For Muhammad and others, being openly gay is also about living with honesty and integrity. They say that some Muslims lead gay lives, but in secret.
“There’s a thing line between privacy and shame,” Muhammad said. If the Orlando shooter had been able to find a space for himself for being both Muslim and gay, he might not have developed such a murderous rage, Muhammad said.
For Muhammad and Noura, the support of family has helped them in their journeys. “I’m proud to say I have two Jamaican parents who came from an island known for its homophobia who love me dearly and accept me.”
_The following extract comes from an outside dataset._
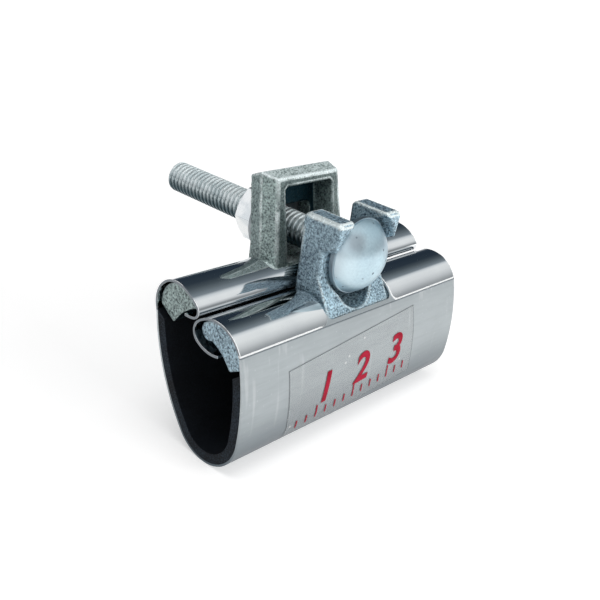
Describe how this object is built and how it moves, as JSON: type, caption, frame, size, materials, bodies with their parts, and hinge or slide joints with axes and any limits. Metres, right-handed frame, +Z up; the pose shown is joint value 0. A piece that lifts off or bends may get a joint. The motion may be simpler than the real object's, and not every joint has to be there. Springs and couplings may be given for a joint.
{
  "type": "wrap-around pipe repair clamp",
  "caption": "Stainless wrap with a rubber gasket, drawn shut round a pipe by a bolt between two hooked cast lugs.",
  "frame": {"origin": "on the axis of the wrap's round bottom, half-way along the wrap", "axes": "+X along the pipe, +Z up towards the bolt, -Y towards the fork lug and the bolt head"},
  "size_m": [0.0762, 0.0696, 0.0565],
  "materials": {
    "band": "matte rolled stainless, polished loops",
    "gasket": "matte",
    "label": "clear film",
    "fork_lug": "zinc plated, as cast",
    "tower_lug": "zinc plated, as cast",
    "bolt": "bright zinc plated",
    "washer": "bright zinc plated",
    "nut": "bright zinc plated"
  },
  "bodies": {
    "wrap": {"band": "band", "gasket": "gasket", "label": "label", "fork_lug": "fork_lug", "bolt": "bolt"},
    "tower": {"tower_lug": "tower_lug", "washer": "washer"},
    "nut": {"nut": "nut"}
  },
  "joints": [
    {"name": "lug_draw", "type": "slide", "parent": "wrap", "child": "tower", "axis": [0, 1, 0], "range_m": [-0.0004, 0.013], "deforming": ["band", "gasket"]},
    {"name": "nut_turn", "type": "hinge", "parent": "tower", "child": "nut", "pos_m": [0, 0.02587, 0.032], "axis": [0, 1, 0], "range_deg": [-102.1, 3316.6]}
  ],
  "couplings": [
    {"joint": "nut_turn", "follows": "lug_draw", "rad_per_m": 4452.7}
  ]
}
Noura said that after coming out, siblings were supportive, saying to Noura: “‘I don’t care what you are, you’re my sibling and I love you. I may not agree with what you do, but Islam tells me to love, no matter what.’ That’s the Islam I was raised with.”
“My siblings’ reaction to me made me fall in love with Islam so much more,” Noura said. “Through Islam, I learned to love and build community.”
At the vigil where Noura spoke out, Elahi politely responded to Noura’s concern that it did not solely focus on Orlando. Elahi noted that the flier announcing the event mentioned Orlando, as well as other victims.
“We appreciate your intention, but we are one in this and we don’t want to impose,” Elahi said to Noura. “I cannot impose my belief on you and you cannot impose your belief on somebody else. … It is a prayer for all those who are victims of violence in general, so let us have a moment of silence, please.”
With lit candles in their hands, the crowd listened as Elahi recited prayers in Arabic and English, while Noura left the auditorium for the hallway.
“From victims in Orlando to California to Paris to Pakistan to Istanbul to Syria to Baghdad to Beirut to Kabul to Cairo to everywhere people are victims of violence and terrorism, please help us oh Lord, to be one voice, one nation, one community, against extremism, terrorism, ignorance, injustice, Islamophobia,” Elahi said, holding a candle in his left hand.
“Bless us with wisdom, with unity, with love, with being one nation under one God.”